Kurzweil and Joy disagree in their approaches to the perils associated with accelerating technological progress. Joy promotes relinquishment, though he offers no concrete plan as to how the slippery slope of scientific advancement could peaceably be brought to a halt. Kurzweil argues in The Singularity is Near that the relinquishment of potentially dangerous technologies would require worldwide suppression by a global totalitarian regime. Only the continued development of more advanced therapies, such as RNA interference-based viral protection, can counteract the hazards posed by newly introduced deadly pathogens.

Audio of Nick Bostrom's presentation on existential risk at the Singularity Summit at Stanford University

An existential risk lying further down the road is the accidental misuse of nanotechnology. A self-replicating “nanobot” would be defined as a device made of nanoscale molecular components that can make copies of itself from materials in its surroundings. While the Foresight Institute, whose mission is to ensure the beneficial implementation of nanotechnology, has determined measures to ensure the safe use of nanotech assemblers in a laboratory setting, this does not address the potential for intentional misuse in an uncontrolled environment, leading to nanobots multiplying wildly out of control. Eric Drexler explained the threats associated with the exponential growth of nanoscale assembers in Engines of Creation and labeled the risk “grey goo.”

"Thus the first replicator assembles a copy in one thousand seconds, the two replicators then build two more in the next thousand seconds, the four build another four, and the eight build another eight. At the end of ten hours, there are not thirty-six new replicators, but over 68 billion. In less than a day, they would weigh a ton; in less than two days, they would outweigh the Earth; in another four hours, they would exceed the mass of the Sun and all the planets combined - if the bottle of chemicals hadn't run dry long before."

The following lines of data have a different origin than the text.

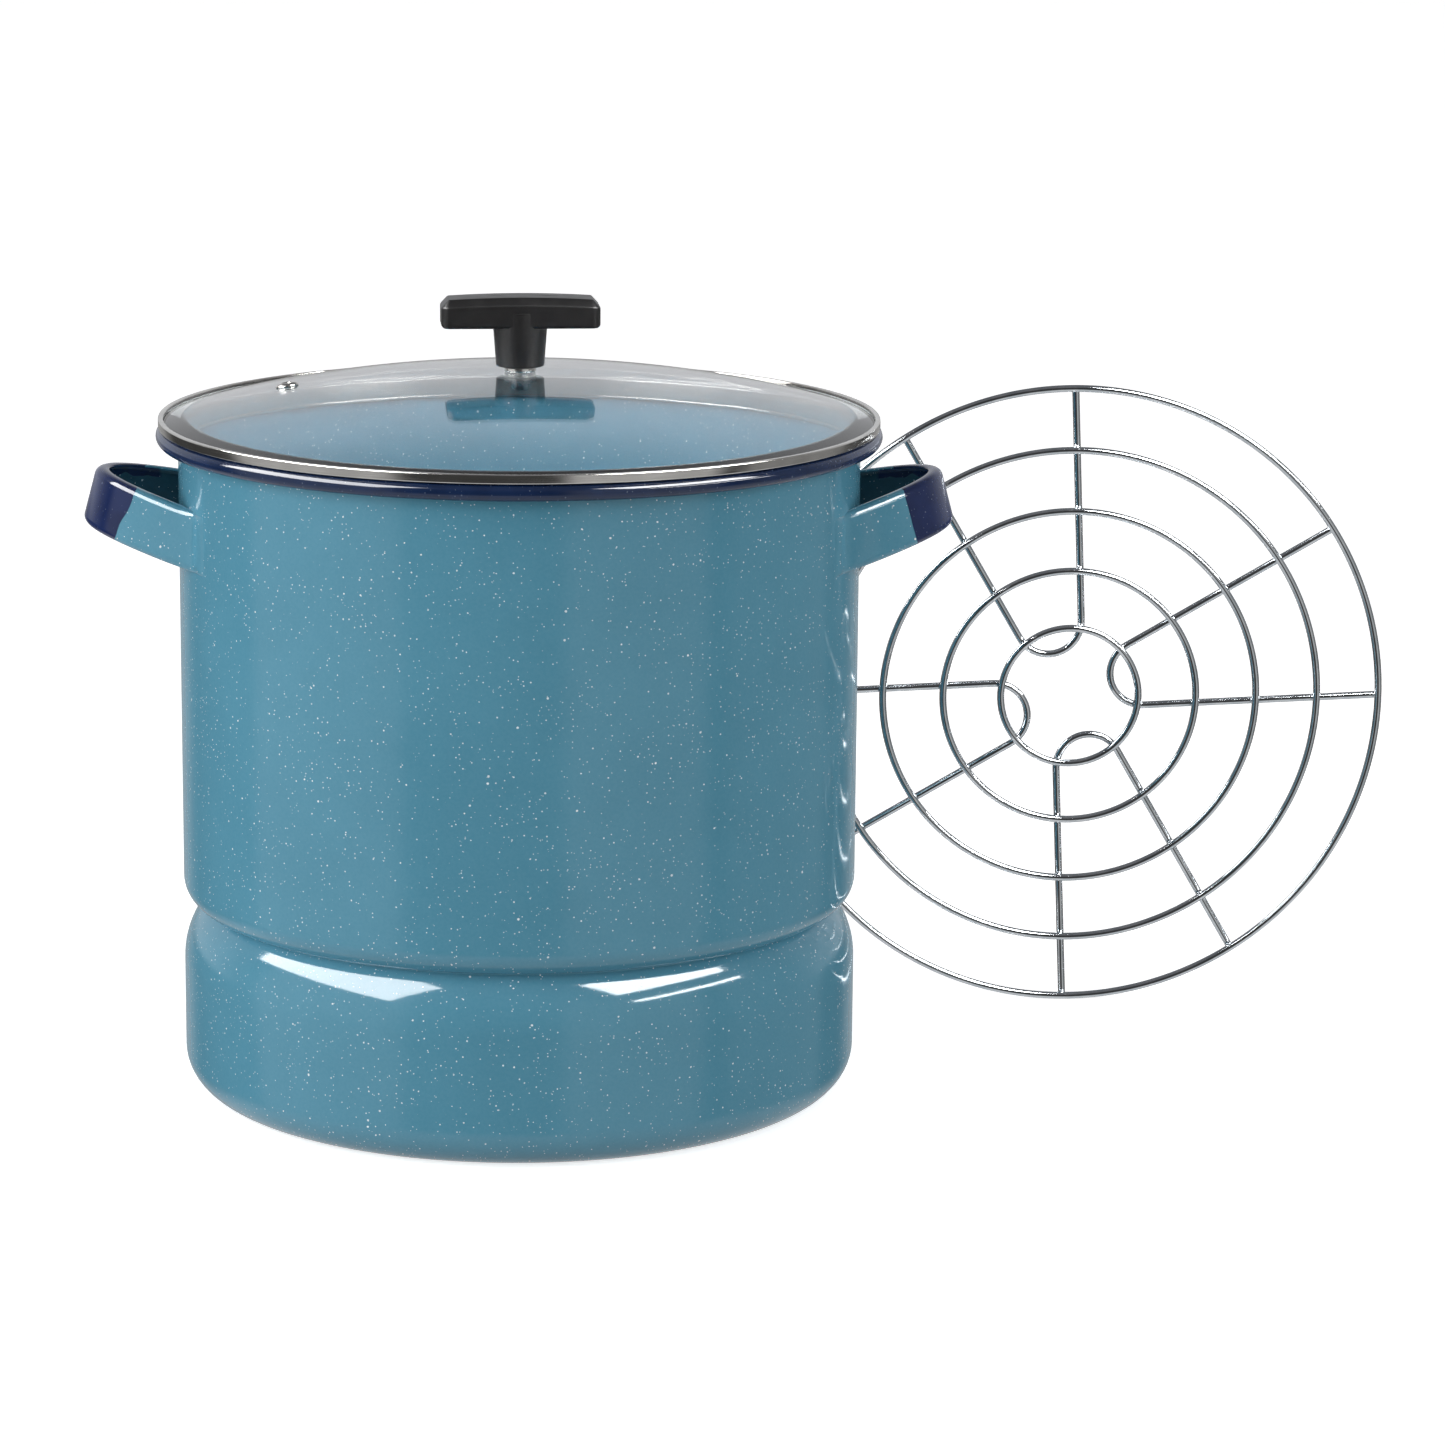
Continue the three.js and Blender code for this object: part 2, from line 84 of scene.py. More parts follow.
dip_edge = 155.6 * MM
dip_blur = 0.4 * MM
drip_line = 153 * MM
drip_width = 1.2 * MM
drip_blur = 0.3 * MM
drip_top = 232 * MM
scallop_edge = 9.6 * MM
scallop_start = 149 * MM

band_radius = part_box("lid_band")[1].x
band_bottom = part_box("lid_band")[0].z
band_sheet = 0.5 * MM
band_height = 3.8 * MM
band_lip = 2.2 * MM
band_corner = 0.6 * MM
hem_fold = 0.45 * MM
hem_height = 1.3 * MM
skirt_radius = wall_radius - wall_sheet - 0.9 * MM
skirt_depth = 9.3 * MM
seat_height = band_bottom + skirt_depth
band_top = seat_height + band_height

glass_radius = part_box("lid_glass")[1].x
glass_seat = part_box("lid_glass")[0].z
glass_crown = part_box("lid_glass")[1].z
glass_sheet = 3.2 * MM
dome_rise = 19.6 * MM
dome_radius = (glass_radius**2 + dome_rise**2) / (2 * dome_rise)
apex_above_hole = 0.01 * MM
dome_centre = glass_crown + apex_above_hole - dome_radius
screw_hole = 2.4 * MM

vent_radius = 97 * MM
vent_direction = math.radians(171.5)
vent_hole = 2.9 * MM
vent_gasket_radius = 4.2 * MM
vent_gasket_sheet = 0.8 * MM
eyelet_bore = 1.8 * MM
eyelet_tube = 2.6 * MM
eyelet_head = 4.75 * MM
eyelet_height = 1.6 * MM

knob_turn = math.radians(3)
knob_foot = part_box("knob")[0].z
knob_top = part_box("knob")[1].z
stem_height = 16.4 * MM
stem_foot = 9.9 * MM
stem_top = 11.1 * MM
bar_height = knob_top - knob_foot - stem_height
bar_length = 65 * MM
bar_depth = 21 * MM
bar_corner = 3.6 * MM
bar_arch = 1.1 * MM
knob_bore = 4.25 * MM

wire = 1.6 * MM
rack_low, rack_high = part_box("rack_ring_5")
rack_centre = (rack_low + rack_high) / 2
rack_radius = (rack_high.z - rack_low.z) / 2 - wire
hairpin_plane = (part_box("rack_hairpin_1")[0].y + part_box("rack_hairpin_1")[1].y) / 2
hairpin_turn = math.radians(16.5)
hairpin_end = math.radians(16.5)
hairpin_loop = 14.5 * MM
hairpin_centre = 34 * MM
bead_size = (1.9 * MM, 1.25 * MM, 1.15 * MM)


# ---------------------------------------------------------------- camera, light and floor

camera_place = Vector((0, -2.0835, 0.6127))
camera_down = math.radians(12.454)
camera_aside = math.radians(-2.208)
camera_roll = math.radians(-0.491)
camera_lens = 127.65

pot_middle = Vector((0, 0, pot_height / 2))
floor_half = 14.0
floor_drop = 0.2 * MM


def make_camera():
    data = bpy.data.cameras.new("camera")
    data.sensor_width = 36
    data.lens = camera_lens
    data.clip_end = 100
    camera = bpy.data.objects.new("camera", data)
    camera.location = camera_place
    camera.rotation_euler = Euler((math.pi / 2 - camera_down, camera_roll, camera_aside))
    bpy.context.scene.collection.objects.link(camera)
    bpy.context.scene.camera = camera


def soft_box(name, azimuth, elevation, distance, width, height, power, mirrored):
    """An area light aimed at the pot. Azimuth 0 is the camera's side, and positive is to the right.

    A mirrored one is seen only in shiny surfaces, and the others only light what is matt.
    """
    turn, lift = math.radians(azimuth), math.radians(elevation)
    away = Vector((math.sin(turn) * math.cos(lift), -math.cos(turn) * math.cos(lift), math.sin(lift)))
    data = bpy.data.lights.new(name, "AREA")
    data.shape = "RECTANGLE"
    data.size = width
    data.size_y = height
    data.energy = power
    light = bpy.data.objects.new(name, data)
    light.location = pot_middle + away * distance
    light.rotation_euler = away.to_track_quat("Z", "Y").to_euler()
    light.visible_diffuse = not mirrored
    light.visible_glossy = mirrored
    bpy.context.scene.collection.objects.link(light)


make_camera()
bpy.context.scene.view_settings.view_transform = "Standard"
soft_box("fill_left", -62, 14, 2.0, 2.2, 1.8, 43, False)
soft_box("fill_right", 62, 14, 2.0, 1.8, 1.8, 22, False)
soft_box("screen_left", -76, 40, 1.7, 1.9, 0.9, 80, True)
soft_box("screen_right", 60, 46, 1.7, 1.25, 0.6, 56, True)
soft_box("strip_right", 62, 25, 1.7, 1.25, 0.07, 8, True)


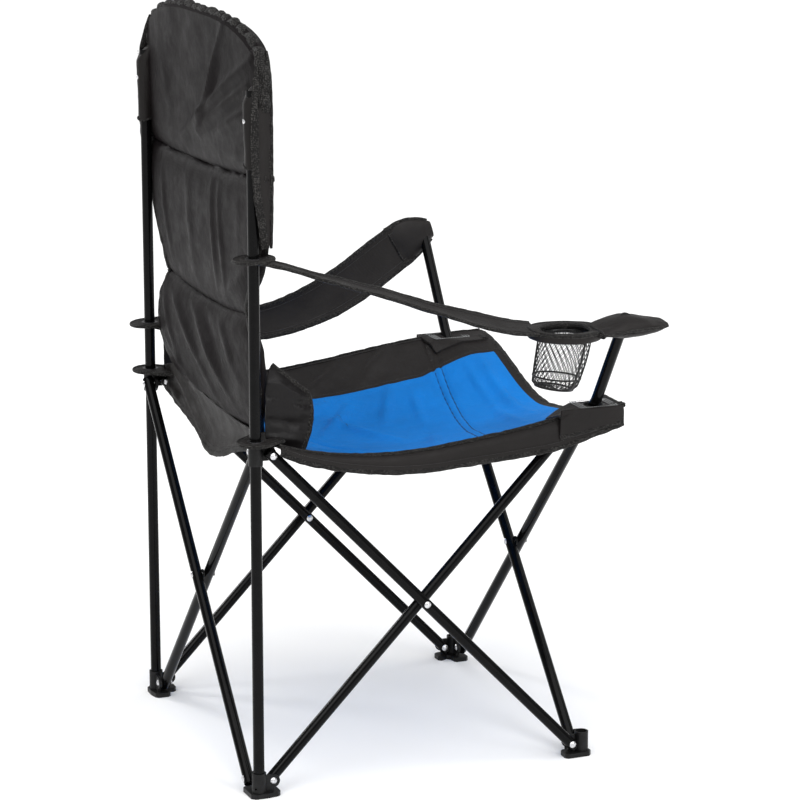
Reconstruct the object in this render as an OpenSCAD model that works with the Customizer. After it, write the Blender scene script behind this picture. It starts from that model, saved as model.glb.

As an antidote to grey goo, Drexler proposed the use of active shields, global immune systems that could counteract the unregulated proliferation of assemblers. Recently Ralph Merkle and Michael Vassar in conjunction with the Lifeboat Foundation proposed plans for a Nanoshield to protect against self-replicating nanobots.

An often unforeseen source of existential risk is destructive artificial intelligence. An AI intelligence that was not programmed properly might simply fail to include human survival in its agenda. Technologists concerned with human equivalent machine intelligence cite an article written by Vernor Vinge in 1993, entitled The Coming Technological Singularity, as foreseeing a possible scenario for the creation of a godlike superintelligence.

“Let an ultraintelligent machine be defined as a machine that can far surpass all the intellectual activities of any any man however clever. Since the design of machines is one of these intellectual activities, an ultraintelligent machine could design even better machines; there would then unquestionably be an "intelligence explosion," and the intelligence of man would be left far behind.”

The organization currently devoting its efforts to ensuring the safe development of AI is the Singularity Institute for Artificial Intelligence. The goal of the research team is to ensure that advances in the field of robotics reflect the humane values of human civilization.

The positive side of accelerating technological change is the possibility that human civilization might overcome the constraints forced upon it by centuries of environmental selection pressures. By creating technologies that enhance intelligence and improve the potential for mutual cooperation, our species may well continue to elude self-destruction. While relinquishment is most likely impossible to implement safely and counter to the human desire to expand knowledge, the continued development of human society obviously ought to be directed by the ethical imperatives that safeguard our continued survival in the face of existential risks.